• GIVEN DATA:
+===+

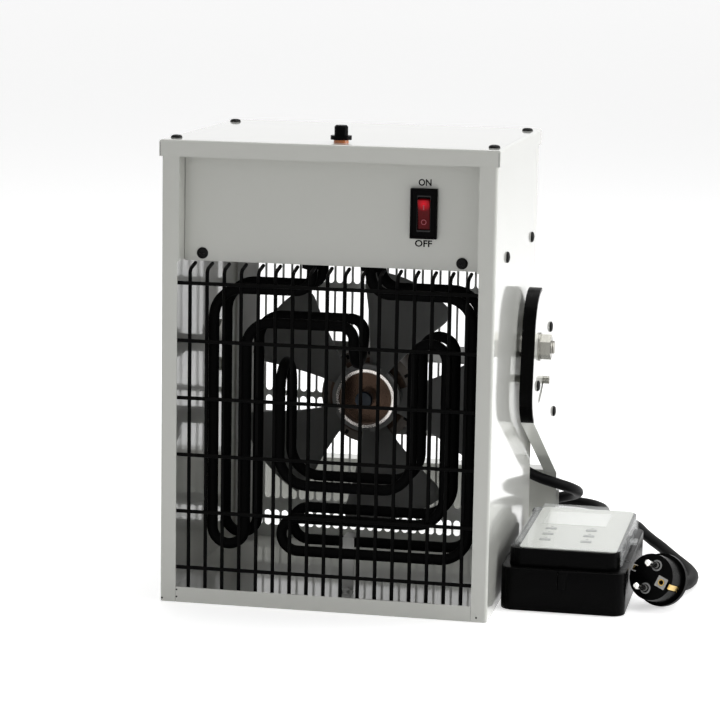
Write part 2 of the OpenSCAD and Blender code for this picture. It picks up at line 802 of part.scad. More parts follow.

+===+

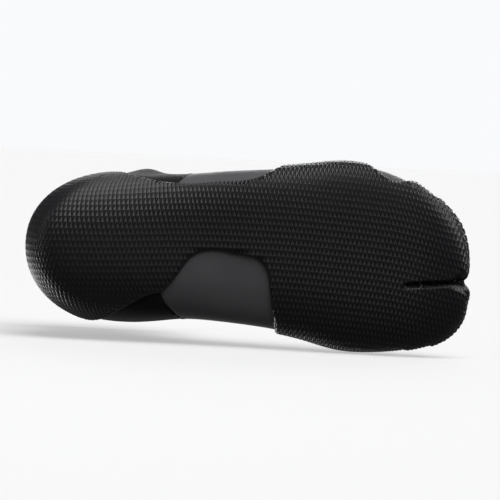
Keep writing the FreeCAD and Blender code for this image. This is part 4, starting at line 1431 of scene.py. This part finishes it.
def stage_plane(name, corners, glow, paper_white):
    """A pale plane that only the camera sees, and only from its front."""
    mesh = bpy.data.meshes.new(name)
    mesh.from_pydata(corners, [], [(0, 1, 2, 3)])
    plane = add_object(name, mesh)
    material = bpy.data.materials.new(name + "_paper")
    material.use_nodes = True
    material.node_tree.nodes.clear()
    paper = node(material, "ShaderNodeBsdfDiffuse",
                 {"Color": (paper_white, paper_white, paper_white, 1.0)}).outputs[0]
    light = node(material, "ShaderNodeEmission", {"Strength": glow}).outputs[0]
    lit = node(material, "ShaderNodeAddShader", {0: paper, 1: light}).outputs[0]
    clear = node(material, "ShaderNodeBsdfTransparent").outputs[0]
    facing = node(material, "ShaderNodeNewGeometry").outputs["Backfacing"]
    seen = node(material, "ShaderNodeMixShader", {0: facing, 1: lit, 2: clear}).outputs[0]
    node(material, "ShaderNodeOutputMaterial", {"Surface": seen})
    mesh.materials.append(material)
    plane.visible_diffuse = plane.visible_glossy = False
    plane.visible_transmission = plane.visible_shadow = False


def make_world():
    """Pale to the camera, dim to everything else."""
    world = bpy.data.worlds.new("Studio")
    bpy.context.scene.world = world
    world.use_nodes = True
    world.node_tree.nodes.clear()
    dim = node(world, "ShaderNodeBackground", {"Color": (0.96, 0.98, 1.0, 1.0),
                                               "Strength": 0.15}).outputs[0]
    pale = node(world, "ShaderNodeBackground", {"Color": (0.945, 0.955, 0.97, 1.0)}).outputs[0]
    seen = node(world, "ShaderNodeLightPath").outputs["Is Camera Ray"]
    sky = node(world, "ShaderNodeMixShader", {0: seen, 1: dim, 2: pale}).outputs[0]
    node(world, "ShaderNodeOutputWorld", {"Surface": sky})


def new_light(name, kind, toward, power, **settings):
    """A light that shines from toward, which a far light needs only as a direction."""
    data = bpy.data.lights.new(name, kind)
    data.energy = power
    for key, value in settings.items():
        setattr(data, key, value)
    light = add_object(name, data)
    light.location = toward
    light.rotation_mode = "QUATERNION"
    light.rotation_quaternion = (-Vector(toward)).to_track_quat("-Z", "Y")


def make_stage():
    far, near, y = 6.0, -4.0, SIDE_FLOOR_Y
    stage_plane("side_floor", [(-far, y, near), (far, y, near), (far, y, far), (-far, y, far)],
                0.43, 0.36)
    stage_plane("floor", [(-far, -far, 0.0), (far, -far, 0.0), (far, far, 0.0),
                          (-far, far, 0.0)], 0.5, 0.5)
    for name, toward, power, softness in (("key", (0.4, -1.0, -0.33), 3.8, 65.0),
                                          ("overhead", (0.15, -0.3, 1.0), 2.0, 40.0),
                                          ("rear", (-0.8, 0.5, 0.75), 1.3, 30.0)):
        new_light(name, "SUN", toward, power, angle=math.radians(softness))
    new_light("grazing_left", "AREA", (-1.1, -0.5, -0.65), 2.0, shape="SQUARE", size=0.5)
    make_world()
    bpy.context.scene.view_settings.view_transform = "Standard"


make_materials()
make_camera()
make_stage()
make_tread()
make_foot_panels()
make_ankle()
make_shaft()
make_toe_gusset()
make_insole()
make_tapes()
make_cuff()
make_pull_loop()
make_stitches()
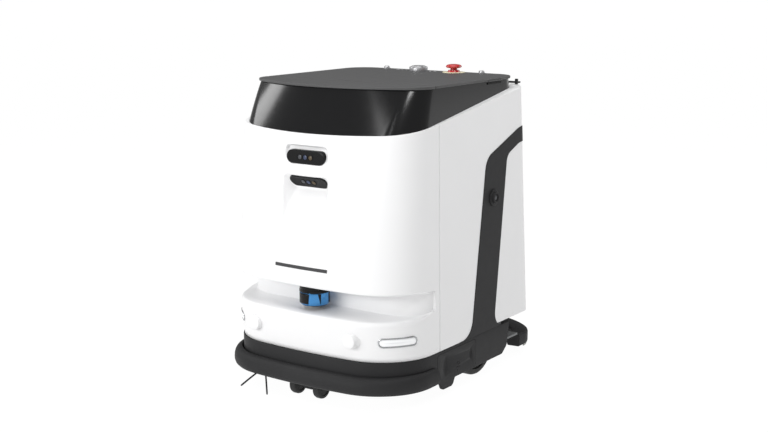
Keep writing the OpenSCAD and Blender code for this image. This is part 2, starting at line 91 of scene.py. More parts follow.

+===+

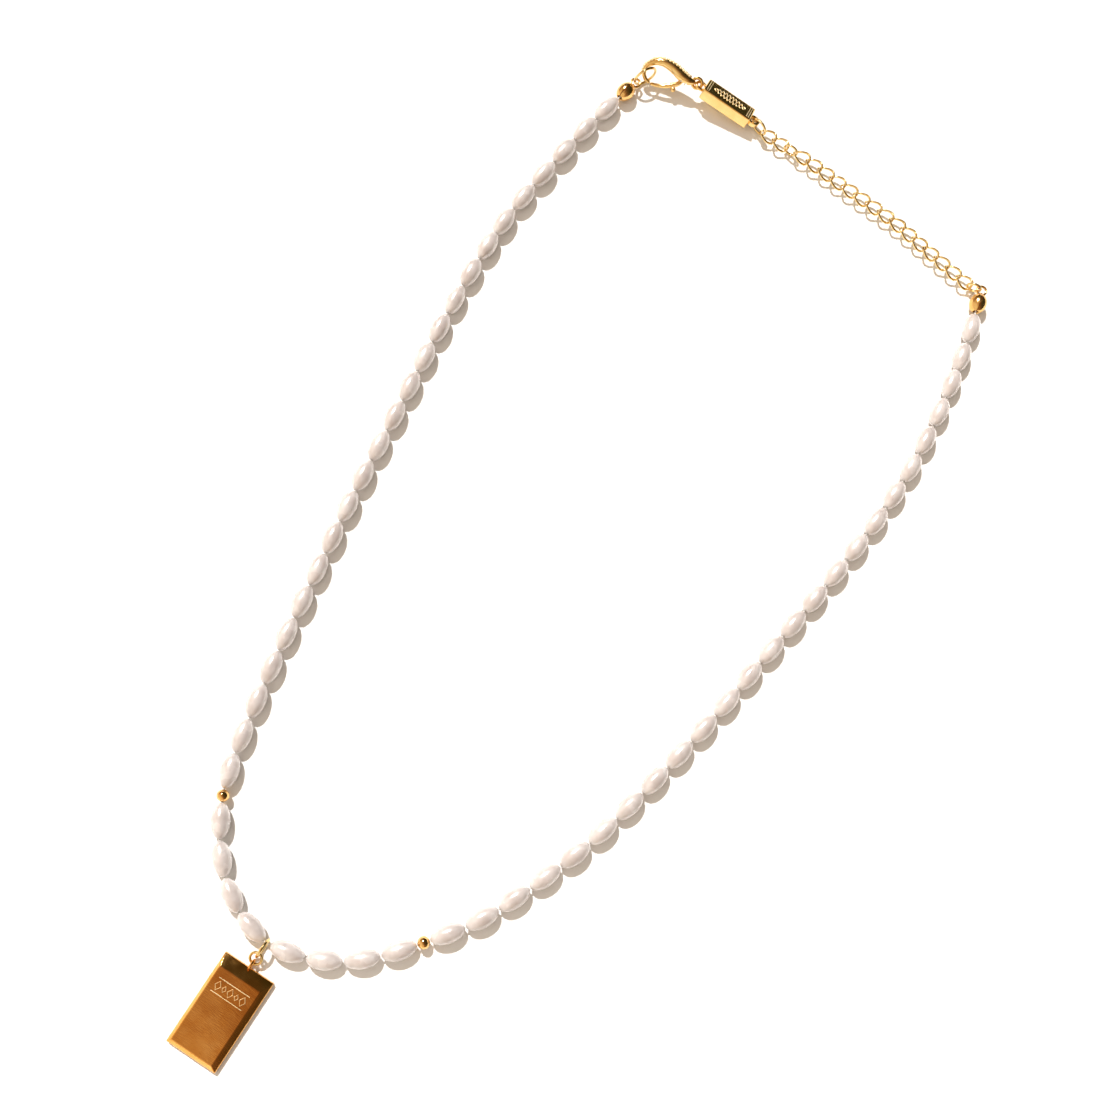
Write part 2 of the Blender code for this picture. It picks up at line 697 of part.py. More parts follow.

+===+

• THE REQUEST:
Write only the number of lines in the data above that include "Keep".

• REPLY:
2